Structured object records:
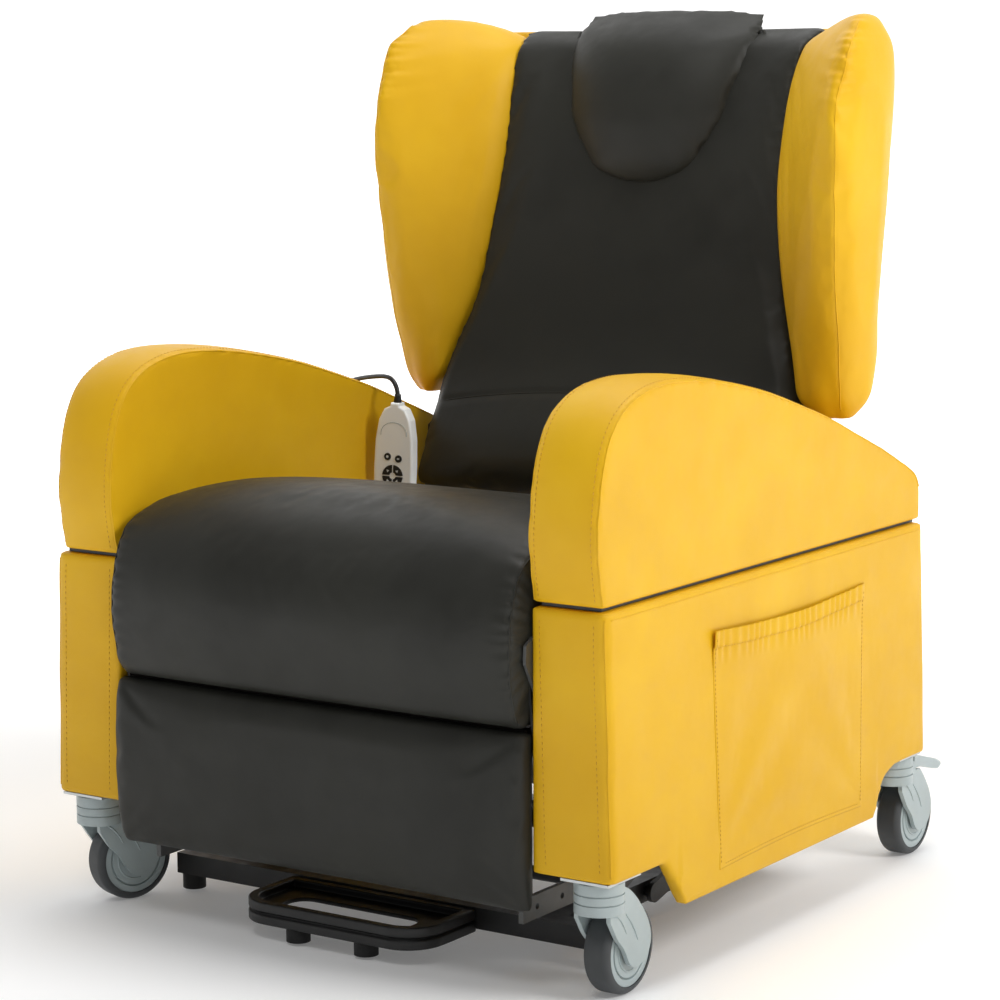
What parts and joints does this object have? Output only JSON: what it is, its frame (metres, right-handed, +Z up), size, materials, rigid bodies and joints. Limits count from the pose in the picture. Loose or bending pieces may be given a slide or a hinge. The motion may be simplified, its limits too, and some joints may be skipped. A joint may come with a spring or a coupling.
{
  "type": "patient recliner chair",
  "caption": "Winged patient chair on castors with powered backrest, legrest and riser, fixed armrests, a side pocket and a corded handset.",
  "frame": {"origin": "on the floor, under the middle of the chair's bounding box", "axes": "+Z up, the occupant faces -Y, +X is the occupant's left"},
  "size_m": [0.7925, 0.8589, 1.058],
  "materials": {
    "yellow_vinyl": "coated vinyl upholstery, satin",
    "yellow_panel": "timber box covered in coated vinyl, satin",
    "grey_vinyl": "coated vinyl upholstery over foam, satin",
    "board": "plywood",
    "castor_grey": "moulded, satin",
    "castor_tyre": "soft thermoplastic rubber",
    "zinc": "zinc plated",
    "black_plastic": "moulded",
    "bright_steel": "polished",
    "handset_white": "fine texture",
    "button_black": "silicone keys",
    "cord_black": "PVC sheath",
    "black_rubber": "moulded",
    "black_steel": "powder coat"
  },
  "bodies": {
    "chassis": {"side_box_left": "yellow_panel", "side_box_right": "yellow_panel", "chassis_frame_left": "black_steel", "chassis_frame_right": "black_steel", "cross_member_front": "black_steel", "cross_member_middle": "black_steel", "cross_member_rear": "black_steel", "seat_deck": "board", "control_box": "black_plastic", "seat_cushion": "grey_vinyl", "castor_plates_front": "zinc", "castor_plates_rear": "zinc", "storage_pocket": "yellow_vinyl", "cord_gland": "black_plastic", "armrest_pad_left": "yellow_vinyl", "armrest_frame_left": "black_steel", "armrest_pad_right": "yellow_vinyl", "armrest_frame_right": "black_steel", "handset_shell": "handset_white", "handset_cord": "cord_black"},
    "legrest": {"legrest_pad": "grey_vinyl", "legrest_board": "board", "legrest_frame": "black_steel"},
    "backrest": {"back_cushion": "grey_vinyl", "wing_left": "yellow_vinyl", "wing_right": "yellow_vinyl", "back_shell": "yellow_vinyl", "headrest_pillow": "grey_vinyl", "back_frame": "black_steel"},
    "lift_arm": {"lift_arm": "black_steel"},
    "front_link": {"front_link": "black_steel"},
    "floor_base": {"floor_frame": "black_steel", "foot_loop": "black_steel", "foot_pads": "black_rubber"},
    "recline_housing": {"recline_actuator_housing": "black_plastic"},
    "recline_rod": {"recline_actuator_rod": "bright_steel"},
    "legrest_housing": {"legrest_actuator_housing": "black_plastic"},
    "legrest_rod": {"legrest_actuator_rod": "bright_steel"},
    "lift_housing": {"lift_actuator_housing": "black_plastic"},
    "lift_rod": {"lift_actuator_rod": "bright_steel"},
    "castor_front_left": {"castor_fork_front_left": "castor_grey"},
    "wheel_front_left": {"castor_tyre_front_left": "castor_tyre", "castor_hub_front_left": "castor_grey"},
    "castor_front_right": {"castor_fork_front_right": "castor_grey"},
    "wheel_front_right": {"castor_tyre_front_right": "castor_tyre", "castor_hub_front_right": "castor_grey"},
    "castor_rear_left": {"castor_fork_rear_left": "castor_grey"},
    "wheel_rear_left": {"castor_tyre_rear_left": "castor_tyre", "castor_hub_rear_left": "castor_grey"},
    "pedal_rear_left": {"brake_pedal_rear_left": "castor_grey"},
    "castor_rear_right": {"castor_fork_rear_right": "castor_grey"},
    "wheel_rear_right": {"castor_tyre_rear_right": "castor_tyre", "castor_hub_rear_right": "castor_grey"},
    "pedal_rear_right": {"brake_pedal_rear_right": "castor_grey"},
    "button_light": {"handset_button_light": "button_black"},
    "button_lock": {"handset_button_lock": "button_black"},
    "button_back_up": {"handset_button_back_up": "button_black"},
    "button_legs_up": {"handset_button_legs_up": "button_black"},
    "button_legs_down": {"handset_button_legs_down": "button_black"},
    "button_back_down": {"handset_button_back_down": "button_black"}
  },
  "joints": [
    {"name": "recline", "type": "hinge", "parent": "chassis", "child": "backrest", "pos_m": [0, 0.211, 0.4], "axis": [-1, 0, 0], "range_deg": [0, 45]},
    {"name": "legrest_lift", "type": "hinge", "parent": "chassis", "child": "legrest", "pos_m": [0, -0.385, 0.375], "axis": [-1, 0, 0], "range_deg": [0, 90]},
    {"name": "riser", "type": "hinge", "parent": "chassis", "child": "lift_arm", "pos_m": [0, 0.131, 0.084], "axis": [1, 0, 0], "range_deg": [0, 45]},
    {"name": "floor_base_tilt", "type": "hinge", "parent": "lift_arm", "child": "floor_base", "pos_m": [0, -0.069, 0.035], "axis": [-1, 0, 0], "range_deg": [0, 63]},
    {"name": "front_link_swing", "type": "hinge", "parent": "chassis", "child": "front_link", "pos_m": [0, -0.09, 0.084], "axis": [1, 0, 0], "range_deg": [0, 58.5]},
    {"name": "recline_actuator_swing", "type": "hinge", "parent": "chassis", "child": "recline_housing", "pos_m": [0, -0.179, 0.15], "axis": [1, 0, 0], "range_deg": [0, 12.59]},
    {"name": "recline_actuator_rod_slide", "type": "slide", "parent": "recline_housing", "child": "recline_rod", "axis": [0, -0.9895, -0.1448], "range_m": [0, 0.12711]},
    {"name": "legrest_actuator_swing", "type": "hinge", "parent": "chassis", "child": "legrest_housing", "pos_m": [0, 0.041, 0.118], "axis": [1, 0, 0], "range_deg": [0, 4.86]},
    {"name": "legrest_actuator_rod_slide", "type": "slide", "parent": "legrest_housing", "child": "legrest_rod", "axis": [0, -0.9275, 0.3737], "range_m": [0, 0.20659]},
    {"name": "lift_actuator_swing", "type": "hinge", "parent": "chassis", "child": "lift_housing", "pos_m": [0, 0.231, 0.225], "axis": [1, 0, 0], "range_deg": [0, 17.21]},
    {"name": "lift_actuator_rod_slide", "type": "slide", "parent": "lift_housing", "child": "lift_rod", "axis": [0, -0.8771, -0.4803], "range_m": [0, 0.042]},
    {"name": "castor_swivel_front_left", "type": "hinge", "parent": "chassis", "child": "castor_front_left", "pos_m": [0.351, -0.358, 0.12], "axis": [0, 0, 1], "continuous": true},
    {"name": "castor_roll_front_left", "type": "hinge", "parent": "castor_front_left", "child": "wheel_front_left", "pos_m": [0.351, -0.319, 0.05], "axis": [1, 0, 0], "continuous": true},
    {"name": "castor_swivel_front_right", "type": "hinge", "parent": "chassis", "child": "castor_front_right", "pos_m": [-0.351, -0.358, 0.12], "axis": [0, 0, 1], "continuous": true},
    {"name": "castor_roll_front_right", "type": "hinge", "parent": "castor_front_right", "child": "wheel_front_right", "pos_m": [-0.3384, -0.32109, 0.05], "axis": [0.9464, -0.3231, 0], "continuous": true},
    {"name": "castor_swivel_rear_left", "type": "hinge", "parent": "chassis", "child": "castor_rear_left", "pos_m": [0.351, 0.329, 0.12], "axis": [0, 0, 1], "continuous": true},
    {"name": "castor_roll_rear_left", "type": "hinge", "parent": "castor_rear_left", "child": "wheel_rear_left", "pos_m": [0.351, 0.368, 0.05], "axis": [1, 0, 0], "continuous": true},
    {"name": "brake_pedal_press_rear_left", "type": "hinge", "parent": "castor_rear_left", "child": "pedal_rear_left", "pos_m": [0.351, 0.358, 0.118], "axis": [-1, 0, 0], "range_deg": [0, 8]},
    {"name": "castor_swivel_rear_right", "type": "hinge", "parent": "chassis", "child": "castor_rear_right", "pos_m": [-0.351, 0.329, 0.12], "axis": [0, 0, 1], "continuous": true},
    {"name": "castor_roll_rear_right", "type": "hinge", "parent": "castor_rear_right", "child": "wheel_rear_right", "pos_m": [-0.351, 0.368, 0.05], "axis": [1, 0, 0], "continuous": true},
    {"name": "brake_pedal_press_rear_right", "type": "hinge", "parent": "castor_rear_right", "child": "pedal_rear_right", "pos_m": [-0.351, 0.358, 0.118], "axis": [-1, 0, 0], "range_deg": [0, 8]},
    {"name": "button_press_light", "type": "slide", "parent": "chassis", "child": "button_light", "axis": [-0.2419, 0.9703, 0], "range_m": [0, 0.0008], "stiffness_N_per_m": 400, "springref_m": -0.0005},
    {"name": "button_press_lock", "type": "slide", "parent": "chassis", "child": "button_lock", "axis": [-0.2419, 0.9703, 0], "range_m": [0, 0.0008], "stiffness_N_per_m": 400, "springref_m": -0.0005},
    {"name": "button_press_back_up", "type": "slide", "parent": "chassis", "child": "button_back_up", "axis": [-0.2419, 0.9703, 0], "range_m": [0, 0.0008], "stiffness_N_per_m": 400, "springref_m": -0.0005},
    {"name": "button_press_legs_up", "type": "slide", "parent": "chassis", "child": "button_legs_up", "axis": [-0.2419, 0.9703, 0], "range_m": [0, 0.0008], "stiffness_N_per_m": 400, "springref_m": -0.0005},
    {"name": "button_press_legs_down", "type": "slide", "parent": "chassis", "child": "button_legs_down", "axis": [-0.2419, 0.9703, 0], "range_m": [0, 0.0008], "stiffness_N_per_m": 400, "springref_m": -0.0005},
    {"name": "button_press_back_down", "type": "slide", "parent": "chassis", "child": "button_back_down", "axis": [-0.2419, 0.9703, 0], "range_m": [0, 0.0008], "stiffness_N_per_m": 400, "springref_m": -0.0005}
  ],
  "couplings": [
    {"joint": "floor_base_tilt", "follows": "riser", "ratio": 1.4},
    {"joint": "front_link_swing", "follows": "riser", "ratio": 1.2936},
    {"joint": "recline_actuator_swing", "follows": "recline", "ratio": 0.27318},
    {"joint": "recline_actuator_rod_slide", "follows": "recline", "m_per_rad": 0.16057},
    {"joint": "legrest_actuator_swing", "follows": "legrest_lift", "ratio": 0.05063},
    {"joint": "legrest_actuator_rod_slide", "follows": "legrest_lift", "m_per_rad": 0.13088},
    {"joint": "lift_actuator_swing", "follows": "riser", "ratio": 0.37567},
    {"joint": "lift_actuator_rod_slide", "follows": "riser", "m_per_rad": 0.052206}
  ]
}
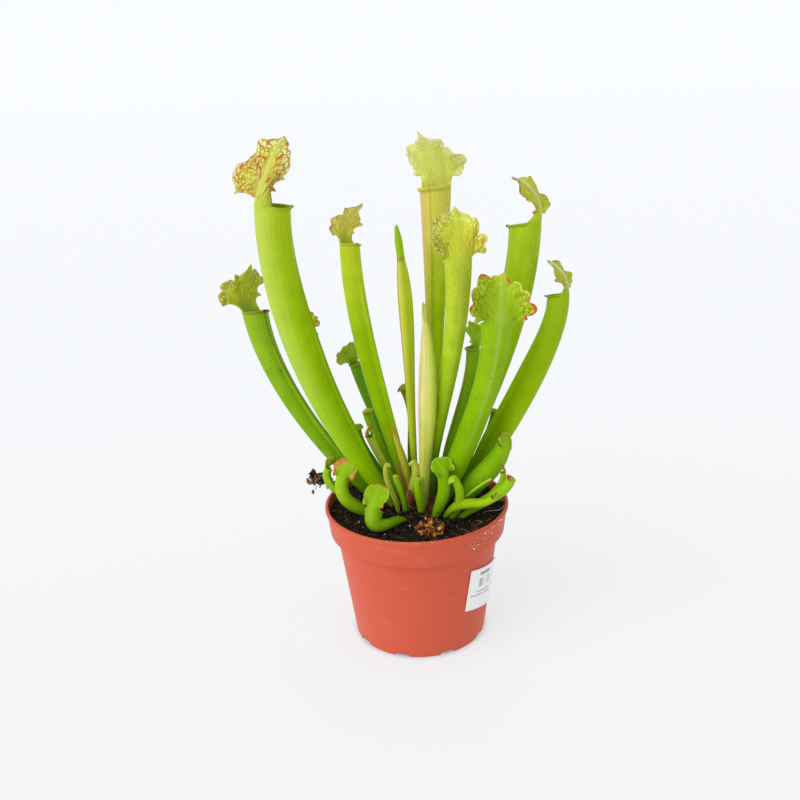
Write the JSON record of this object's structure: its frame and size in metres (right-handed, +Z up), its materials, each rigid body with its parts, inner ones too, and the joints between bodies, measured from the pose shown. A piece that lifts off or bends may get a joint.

_The exercise_. Look through the listing and extract every line with "metres" in it.

_Finished answer_.
What parts and joints does this object have? Output only JSON: what it is, its frame (metres, right-handed, +Z up), size, materials, rigid bodies and joints. Limits count from the pose in the picture. Loose or bending pieces may be given a slide or a hinge. The motion may be simplified, its limits too, and some joints may be skipped. A joint may come with a spring or a coupling.
Write the JSON record of this object's structure: its frame and size in metres (right-handed, +Z up), its materials, each rigid body with its parts, inner ones too, and the joints between bodies, measured from the pose shown. A piece that lifts off or bends may get a joint.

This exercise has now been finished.